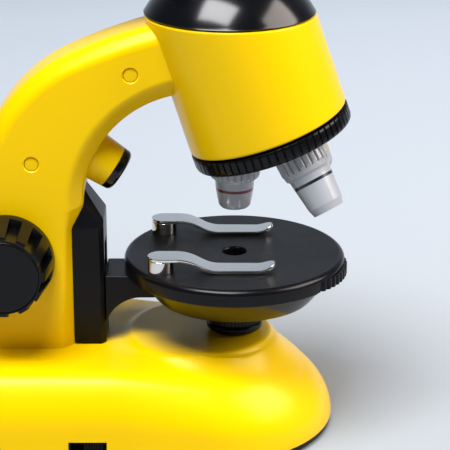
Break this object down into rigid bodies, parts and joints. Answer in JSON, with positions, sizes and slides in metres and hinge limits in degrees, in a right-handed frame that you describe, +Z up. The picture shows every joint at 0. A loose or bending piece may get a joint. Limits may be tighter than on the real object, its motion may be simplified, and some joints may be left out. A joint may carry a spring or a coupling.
{
  "type": "microscope",
  "caption": "Small compound microscope with a curved arm, broad base, lit round stage on a focus rack, tilted objective turret, turning dome head and inclined eyepiece.",
  "frame": {"origin": "on the desk under the middle of the whole outline", "axes": "+Z up, +X from the arm towards the front of the stage, +Y to the left of a user who faces the microscope from the front of its arm; the optical axis is vertical at x 0.029 m, y 0"},
  "size_m": [0.1298, 0.081, 0.2066],
  "materials": {
    "yellow": "satin gloss moulded plastic",
    "black_gloss": "high gloss",
    "black_satin": "satin",
    "stage_black": "fine grained",
    "rubber": "matte",
    "grey_plastic": "satin",
    "clip_metal": "polished",
    "steel": "plain",
    "brass": "plain",
    "nylon": "natural",
    "cell": "printed wrap",
    "board": "solder mask",
    "led_clear": "clear epoxy",
    "lens_glass": "clear",
    "mirror": "first surface",
    "filter_red": "coloured film",
    "wire_red": "insulation"
  },
  "bodies": {
    "root": {"base_shell": "yellow", "base_cover": "black_satin", "rubber_feet": "rubber", "battery_door": "black_satin", "battery_door_screw": "steel", "batteries": "cell", "battery_contacts": "steel", "base_screws": "steel", "switch_housing": "black_satin", "circuit_board": "board", "lamp_housing": "black_satin", "lamp_leds": "led_clear", "lamp_lenses": "lens_glass", "wiring": "wire_red", "arm_shell_right": "yellow", "arm_shell_left": "yellow", "arm_screws": "steel", "arm_screw_plugs": "yellow", "arm_foot_screws": "steel", "upper_lamp_housing": "yellow", "upper_lamp_bezel": "black_gloss", "rail_housing": "black_satin", "focus_bushes": "brass", "head_shell": "yellow", "head_base_plate": "black_satin", "head_bearing_ring": "nylon", "turret_pivot": "steel", "turret_detent_spring": "steel"},
    "stage": {"stage_plate": "stage_black", "stage_dish": "black_gloss", "stage_bracket": "black_satin", "stage_carriage": "black_satin", "focus_rack": "nylon", "stage_screws": "steel", "filter_wheel_pivot": "steel"},
    "right_clip": {"clip_post_right": "clip_metal", "clip_strap_right": "clip_metal"},
    "left_clip": {"clip_post_left": "clip_metal", "clip_strap_left": "clip_metal"},
    "filters": {"filter_wheel": "black_satin", "filter_discs": "filter_red"},
    "nosepiece": {"turret_ring": "black_gloss", "objective_low": "grey_plastic", "objective_mid": "grey_plastic", "objective_high": "grey_plastic", "objective_lenses": "lens_glass"},
    "head": {"head_dome": "black_gloss", "mirror_holder": "black_satin", "head_mirror": "mirror"},
    "eyepiece": {"eyepiece_barrel": "black_satin", "eyecup": "rubber", "eye_lens": "lens_glass", "field_lens": "lens_glass"},
    "focus_drive": {"focus_shaft": "steel", "focus_pinion": "nylon", "focus_knob_right": "black_gloss", "focus_knob_left": "black_gloss", "focus_knob_caps": "black_gloss"},
    "power_switch": {"switch_slider": "black_satin"}
  },
  "joints": [
    {"name": "stage_lift", "type": "slide", "parent": "root", "child": "stage", "axis": [0, 0, 1], "range_m": [-0.006, 0.009]},
    {"name": "focus_turn", "type": "hinge", "parent": "root", "child": "focus_drive", "pos_m": [-0.04186, 0, 0.0595], "axis": [0, 1, 0], "range_deg": [-87, 58.5]},
    {"name": "right_clip_swing", "type": "hinge", "parent": "stage", "child": "right_clip", "pos_m": [0.00624, -0.0175, 0.0575], "axis": [0, 0, -1], "range_deg": [-20, 90]},
    {"name": "left_clip_swing", "type": "hinge", "parent": "stage", "child": "left_clip", "pos_m": [0.00624, 0.0175, 0.0575], "axis": [0, 0, 1], "range_deg": [-20, 90]},
    {"name": "filter_turn", "type": "hinge", "parent": "stage", "child": "filters", "pos_m": [0.04131, -0.00399, 0.0539], "axis": [0, 0, 1], "continuous": true},
    {"name": "nosepiece_turn", "type": "hinge", "parent": "root", "child": "nosepiece", "pos_m": [0.02905, 0, 0.12817], "axis": [0.3338, 0, -0.9426], "continuous": true},
    {"name": "head_turn", "type": "hinge", "parent": "root", "child": "head", "pos_m": [0.02745, 0, 0.135], "axis": [0, 0, 1], "continuous": true},
    {"name": "eyepiece_slide", "type": "slide", "parent": "head", "child": "eyepiece", "axis": [-0.7071, 0, 0.7071], "range_m": [0, 0.025]},
    {"name": "switch_slide", "type": "slide", "parent": "root", "child": "power_switch", "axis": [1, 0, 0], "range_m": [-0.0036, 0]}
  ],
  "couplings": [
    {"joint": "focus_turn", "follows": "stage_lift", "rad_per_m": -166.67}
  ]
}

What the task requires | From the listing above, extract every line exactly as it stands.

Exercise result |
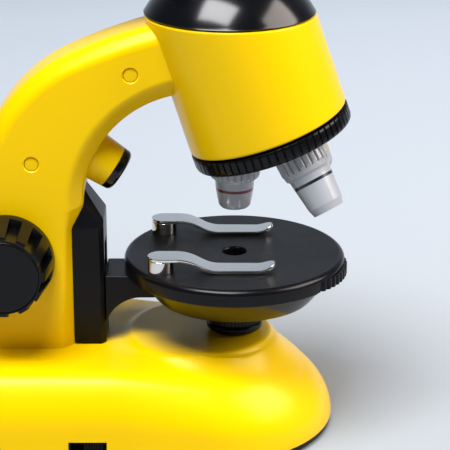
Break this object down into rigid bodies, parts and joints. Answer in JSON, with positions, sizes and slides in metres and hinge limits in degrees, in a right-handed frame that you describe, +Z up. The picture shows every joint at 0. A loose or bending piece may get a joint. Limits may be tighter than on the real object, its motion may be simplified, and some joints may be left out. A joint may carry a spring or a coupling.
{
  "type": "microscope",
  "caption": "Small compound microscope with a curved arm, broad base, lit round stage on a focus rack, tilted objective turret, turning dome head and inclined eyepiece.",
  "frame": {"origin": "on the desk under the middle of the whole outline", "axes": "+Z up, +X from the arm towards the front of the stage, +Y to the left of a user who faces the microscope from the front of its arm; the optical axis is vertical at x 0.029 m, y 0"},
  "size_m": [0.1298, 0.081, 0.2066],
  "materials": {
    "yellow": "satin gloss moulded plastic",
    "black_gloss": "high gloss",
    "black_satin": "satin",
    "stage_black": "fine grained",
    "rubber": "matte",
    "grey_plastic": "satin",
    "clip_metal": "polished",
    "steel": "plain",
    "brass": "plain",
    "nylon": "natural",
    "cell": "printed wrap",
    "board": "solder mask",
    "led_clear": "clear epoxy",
    "lens_glass": "clear",
    "mirror": "first surface",
    "filter_red": "coloured film",
    "wire_red": "insulation"
  },
  "bodies": {
    "root": {"base_shell": "yellow", "base_cover": "black_satin", "rubber_feet": "rubber", "battery_door": "black_satin", "battery_door_screw": "steel", "batteries": "cell", "battery_contacts": "steel", "base_screws": "steel", "switch_housing": "black_satin", "circuit_board": "board", "lamp_housing": "black_satin", "lamp_leds": "led_clear", "lamp_lenses": "lens_glass", "wiring": "wire_red", "arm_shell_right": "yellow", "arm_shell_left": "yellow", "arm_screws": "steel", "arm_screw_plugs": "yellow", "arm_foot_screws": "steel", "upper_lamp_housing": "yellow", "upper_lamp_bezel": "black_gloss", "rail_housing": "black_satin", "focus_bushes": "brass", "head_shell": "yellow", "head_base_plate": "black_satin", "head_bearing_ring": "nylon", "turret_pivot": "steel", "turret_detent_spring": "steel"},
    "stage": {"stage_plate": "stage_black", "stage_dish": "black_gloss", "stage_bracket": "black_satin", "stage_carriage": "black_satin", "focus_rack": "nylon", "stage_screws": "steel", "filter_wheel_pivot": "steel"},
    "right_clip": {"clip_post_right": "clip_metal", "clip_strap_right": "clip_metal"},
    "left_clip": {"clip_post_left": "clip_metal", "clip_strap_left": "clip_metal"},
    "filters": {"filter_wheel": "black_satin", "filter_discs": "filter_red"},
    "nosepiece": {"turret_ring": "black_gloss", "objective_low": "grey_plastic", "objective_mid": "grey_plastic", "objective_high": "grey_plastic", "objective_lenses": "lens_glass"},
    "head": {"head_dome": "black_gloss", "mirror_holder": "black_satin", "head_mirror": "mirror"},
    "eyepiece": {"eyepiece_barrel": "black_satin", "eyecup": "rubber", "eye_lens": "lens_glass", "field_lens": "lens_glass"},
    "focus_drive": {"focus_shaft": "steel", "focus_pinion": "nylon", "focus_knob_right": "black_gloss", "focus_knob_left": "black_gloss", "focus_knob_caps": "black_gloss"},
    "power_switch": {"switch_slider": "black_satin"}
  },
  "joints": [
    {"name": "stage_lift", "type": "slide", "parent": "root", "child": "stage", "axis": [0, 0, 1], "range_m": [-0.006, 0.009]},
    {"name": "focus_turn", "type": "hinge", "parent": "root", "child": "focus_drive", "pos_m": [-0.04186, 0, 0.0595], "axis": [0, 1, 0], "range_deg": [-87, 58.5]},
    {"name": "right_clip_swing", "type": "hinge", "parent": "stage", "child": "right_clip", "pos_m": [0.00624, -0.0175, 0.0575], "axis": [0, 0, -1], "range_deg": [-20, 90]},
    {"name": "left_clip_swing", "type": "hinge", "parent": "stage", "child": "left_clip", "pos_m": [0.00624, 0.0175, 0.0575], "axis": [0, 0, 1], "range_deg": [-20, 90]},
    {"name": "filter_turn", "type": "hinge", "parent": "stage", "child": "filters", "pos_m": [0.04131, -0.00399, 0.0539], "axis": [0, 0, 1], "continuous": true},
    {"name": "nosepiece_turn", "type": "hinge", "parent": "root", "child": "nosepiece", "pos_m": [0.02905, 0, 0.12817], "axis": [0.3338, 0, -0.9426], "continuous": true},
    {"name": "head_turn", "type": "hinge", "parent": "root", "child": "head", "pos_m": [0.02745, 0, 0.135], "axis": [0, 0, 1], "continuous": true},
    {"name": "eyepiece_slide", "type": "slide", "parent": "head", "child": "eyepiece", "axis": [-0.7071, 0, 0.7071], "range_m": [0, 0.025]},
    {"name": "switch_slide", "type": "slide", "parent": "root", "child": "power_switch", "axis": [1, 0, 0], "range_m": [-0.0036, 0]}
  ],
  "couplings": [
    {"joint": "focus_turn", "follows": "stage_lift", "rad_per_m": -166.67}
  ]
}